Barbara Rose, who also contributed to the catalogue Cross-Section, a recent survey of Moses’ work at the University of California, Irvine, regularly speaks to Ed’s seemingly inborn ability to gracefully stick the aesthetic landing between chaos and structure. Moses, on the other hand, says he prefers the word circumstance. He’ll also use the word situation, claiming that one situation inevitably, “leads to another, leads to another, leads to another.”
“The only goal is that I have no goal,” says Moses, before using “situation” in a different context, mostly in response to the prevailing notion that he’s become a cherished paternal figure in the Los Angeles art scene. “The situation is that people have an attitude that I’m somebody and I sort of like that idea; that I’m somebody. I don’t know who that body is, but I know that he’s a painter and that he explores.”

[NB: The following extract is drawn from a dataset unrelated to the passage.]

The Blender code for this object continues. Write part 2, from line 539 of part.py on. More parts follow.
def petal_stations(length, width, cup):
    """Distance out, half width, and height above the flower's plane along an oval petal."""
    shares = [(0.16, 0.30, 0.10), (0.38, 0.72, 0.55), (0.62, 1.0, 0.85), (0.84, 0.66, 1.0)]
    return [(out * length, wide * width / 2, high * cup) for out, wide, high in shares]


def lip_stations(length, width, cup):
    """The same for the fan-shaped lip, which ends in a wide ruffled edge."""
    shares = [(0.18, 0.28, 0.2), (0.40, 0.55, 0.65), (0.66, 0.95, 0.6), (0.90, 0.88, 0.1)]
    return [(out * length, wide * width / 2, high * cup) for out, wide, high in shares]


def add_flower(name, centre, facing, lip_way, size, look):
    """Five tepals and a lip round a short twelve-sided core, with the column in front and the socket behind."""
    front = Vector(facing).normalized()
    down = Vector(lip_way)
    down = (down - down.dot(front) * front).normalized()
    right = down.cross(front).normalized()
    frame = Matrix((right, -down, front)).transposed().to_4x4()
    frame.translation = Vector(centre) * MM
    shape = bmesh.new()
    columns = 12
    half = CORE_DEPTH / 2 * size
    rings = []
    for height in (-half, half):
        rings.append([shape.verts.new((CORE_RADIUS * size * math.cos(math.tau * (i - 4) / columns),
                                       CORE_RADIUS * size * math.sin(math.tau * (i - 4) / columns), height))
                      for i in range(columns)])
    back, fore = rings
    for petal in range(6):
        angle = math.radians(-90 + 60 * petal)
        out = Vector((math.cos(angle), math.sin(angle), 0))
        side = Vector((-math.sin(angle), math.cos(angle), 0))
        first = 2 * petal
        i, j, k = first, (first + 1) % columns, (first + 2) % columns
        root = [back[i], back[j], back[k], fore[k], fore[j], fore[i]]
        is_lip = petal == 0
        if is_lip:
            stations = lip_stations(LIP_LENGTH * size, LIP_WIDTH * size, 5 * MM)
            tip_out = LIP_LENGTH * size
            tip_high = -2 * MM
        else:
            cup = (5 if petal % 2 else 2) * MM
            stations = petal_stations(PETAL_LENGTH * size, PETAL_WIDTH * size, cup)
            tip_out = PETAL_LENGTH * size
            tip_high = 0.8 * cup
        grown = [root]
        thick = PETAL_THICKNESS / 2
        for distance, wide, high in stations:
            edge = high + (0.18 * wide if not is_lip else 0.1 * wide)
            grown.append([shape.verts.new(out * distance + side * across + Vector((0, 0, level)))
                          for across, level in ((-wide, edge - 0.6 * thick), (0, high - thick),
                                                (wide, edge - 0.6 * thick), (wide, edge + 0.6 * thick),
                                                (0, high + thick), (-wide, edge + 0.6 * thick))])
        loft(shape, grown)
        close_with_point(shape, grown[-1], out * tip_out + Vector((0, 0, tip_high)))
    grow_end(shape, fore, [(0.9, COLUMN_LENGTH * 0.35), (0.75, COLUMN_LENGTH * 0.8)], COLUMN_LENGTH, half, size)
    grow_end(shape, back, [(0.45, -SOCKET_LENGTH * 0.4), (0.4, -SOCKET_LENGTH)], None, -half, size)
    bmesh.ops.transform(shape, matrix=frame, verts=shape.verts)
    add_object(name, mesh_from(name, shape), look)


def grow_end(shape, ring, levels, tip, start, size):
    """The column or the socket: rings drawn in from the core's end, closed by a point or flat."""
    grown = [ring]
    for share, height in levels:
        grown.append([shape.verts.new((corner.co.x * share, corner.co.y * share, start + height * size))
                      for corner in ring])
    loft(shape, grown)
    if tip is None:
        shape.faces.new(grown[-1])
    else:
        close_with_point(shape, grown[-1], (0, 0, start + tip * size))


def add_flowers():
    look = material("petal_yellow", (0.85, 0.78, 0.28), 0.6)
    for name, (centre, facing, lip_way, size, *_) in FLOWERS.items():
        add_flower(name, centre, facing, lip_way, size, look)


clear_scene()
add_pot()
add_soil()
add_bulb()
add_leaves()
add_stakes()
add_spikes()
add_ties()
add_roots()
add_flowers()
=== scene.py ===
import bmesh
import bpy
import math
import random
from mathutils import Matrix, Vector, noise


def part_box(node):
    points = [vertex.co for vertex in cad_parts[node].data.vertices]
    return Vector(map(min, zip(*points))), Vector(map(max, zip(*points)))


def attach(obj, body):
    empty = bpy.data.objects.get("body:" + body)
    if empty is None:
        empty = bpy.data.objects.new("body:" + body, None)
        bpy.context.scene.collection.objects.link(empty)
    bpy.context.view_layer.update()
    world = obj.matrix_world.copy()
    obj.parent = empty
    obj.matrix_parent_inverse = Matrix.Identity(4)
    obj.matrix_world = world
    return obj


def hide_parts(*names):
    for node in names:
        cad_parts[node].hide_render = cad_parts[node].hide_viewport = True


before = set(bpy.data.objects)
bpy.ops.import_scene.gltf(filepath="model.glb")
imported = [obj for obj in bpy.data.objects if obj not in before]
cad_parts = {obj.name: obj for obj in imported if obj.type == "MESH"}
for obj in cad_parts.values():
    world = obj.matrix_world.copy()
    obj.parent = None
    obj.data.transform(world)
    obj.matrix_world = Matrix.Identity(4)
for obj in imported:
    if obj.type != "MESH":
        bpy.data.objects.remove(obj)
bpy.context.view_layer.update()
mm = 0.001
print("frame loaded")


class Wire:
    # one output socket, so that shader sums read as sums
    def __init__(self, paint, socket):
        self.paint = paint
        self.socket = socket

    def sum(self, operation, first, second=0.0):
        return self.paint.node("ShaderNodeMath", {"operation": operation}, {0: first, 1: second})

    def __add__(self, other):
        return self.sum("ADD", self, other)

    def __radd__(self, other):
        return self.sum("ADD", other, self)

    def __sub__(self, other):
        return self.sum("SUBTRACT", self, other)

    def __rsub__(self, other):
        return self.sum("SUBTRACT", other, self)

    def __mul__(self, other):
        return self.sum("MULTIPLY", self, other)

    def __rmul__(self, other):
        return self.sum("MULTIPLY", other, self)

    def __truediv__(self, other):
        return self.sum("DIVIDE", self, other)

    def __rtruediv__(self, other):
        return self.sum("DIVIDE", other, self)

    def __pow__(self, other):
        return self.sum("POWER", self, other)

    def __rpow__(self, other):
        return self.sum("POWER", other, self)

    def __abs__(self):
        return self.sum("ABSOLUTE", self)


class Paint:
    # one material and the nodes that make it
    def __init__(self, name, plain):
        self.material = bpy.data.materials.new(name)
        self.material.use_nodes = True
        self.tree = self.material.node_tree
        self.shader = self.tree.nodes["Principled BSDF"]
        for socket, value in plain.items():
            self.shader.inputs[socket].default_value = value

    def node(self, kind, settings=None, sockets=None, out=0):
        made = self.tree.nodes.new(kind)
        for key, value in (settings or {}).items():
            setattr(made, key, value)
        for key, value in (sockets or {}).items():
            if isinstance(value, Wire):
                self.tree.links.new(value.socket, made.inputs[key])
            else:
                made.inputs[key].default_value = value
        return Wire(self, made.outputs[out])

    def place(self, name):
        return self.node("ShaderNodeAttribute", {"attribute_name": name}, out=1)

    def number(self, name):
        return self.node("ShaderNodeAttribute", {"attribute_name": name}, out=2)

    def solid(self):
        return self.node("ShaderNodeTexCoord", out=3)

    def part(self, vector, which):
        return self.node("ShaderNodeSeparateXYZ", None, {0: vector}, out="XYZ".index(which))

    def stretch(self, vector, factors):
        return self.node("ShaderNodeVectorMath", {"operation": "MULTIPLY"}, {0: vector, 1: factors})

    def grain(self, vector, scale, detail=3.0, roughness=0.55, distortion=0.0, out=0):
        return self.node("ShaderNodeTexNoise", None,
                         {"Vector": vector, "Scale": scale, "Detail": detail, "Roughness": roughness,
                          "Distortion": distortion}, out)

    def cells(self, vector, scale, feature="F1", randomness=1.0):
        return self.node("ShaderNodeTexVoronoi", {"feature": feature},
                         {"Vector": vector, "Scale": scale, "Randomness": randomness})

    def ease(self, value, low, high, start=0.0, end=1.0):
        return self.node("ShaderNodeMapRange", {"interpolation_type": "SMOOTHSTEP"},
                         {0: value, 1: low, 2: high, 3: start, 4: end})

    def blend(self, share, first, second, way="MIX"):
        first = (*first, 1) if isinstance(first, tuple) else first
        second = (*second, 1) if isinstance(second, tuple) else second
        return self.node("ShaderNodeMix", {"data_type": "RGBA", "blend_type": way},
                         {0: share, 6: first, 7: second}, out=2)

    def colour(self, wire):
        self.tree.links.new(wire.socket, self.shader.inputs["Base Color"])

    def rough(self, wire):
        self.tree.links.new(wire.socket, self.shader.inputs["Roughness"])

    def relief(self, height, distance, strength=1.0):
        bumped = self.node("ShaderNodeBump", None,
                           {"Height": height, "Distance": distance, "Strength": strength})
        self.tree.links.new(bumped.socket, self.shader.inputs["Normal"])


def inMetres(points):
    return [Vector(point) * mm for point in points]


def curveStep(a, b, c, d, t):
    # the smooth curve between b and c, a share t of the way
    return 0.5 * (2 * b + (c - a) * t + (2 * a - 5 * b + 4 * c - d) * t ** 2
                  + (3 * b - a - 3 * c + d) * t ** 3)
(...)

As the primary resident expert of Moses’ work, Rose has the right and the confidence to site Jackson Pollock as a kindred painter, if not spirit, primarily due to the artists’ shared interest in the “preservation of spontaneity” as well as their looming approach to the splayed out canvas. A comparison to Pollock, which must include his immense shadow, has the potential to intimidate or frustrate many Ab Ex practitioners, though it’s clear to anyone with a decent eye that a painter can have a strong, unique voice within this particular school, it’s just that most artists don’t. “I have no problem with the attitude that Pollock had, because it leads to painting,” says Moses. “I couldn’t do ‘em the way he did ‘em. So I do ‘em the way I do ‘em, which is spasmodically and formally.”
One could trace Moses’ “spazzy formalism” all the way back to Long Beach City College, when the 22 year-old former scrub assistant and surgical technician in the Navy Medical Corps abandoned his med-school aspirations for a go at painting. Pedro Miller, his then professor, an Art Institute of Chicago graduate, famously declared the young, laid back, somewhat defiant Moses “a real painter” when he casually finger painted his first in-class still life assignment. “I had no ability,” admits Moses. “I wanted to be immediate. To this day I carry that immediacy as far as I can carry it.” WM
Kurt McVey is a writer based in New York City.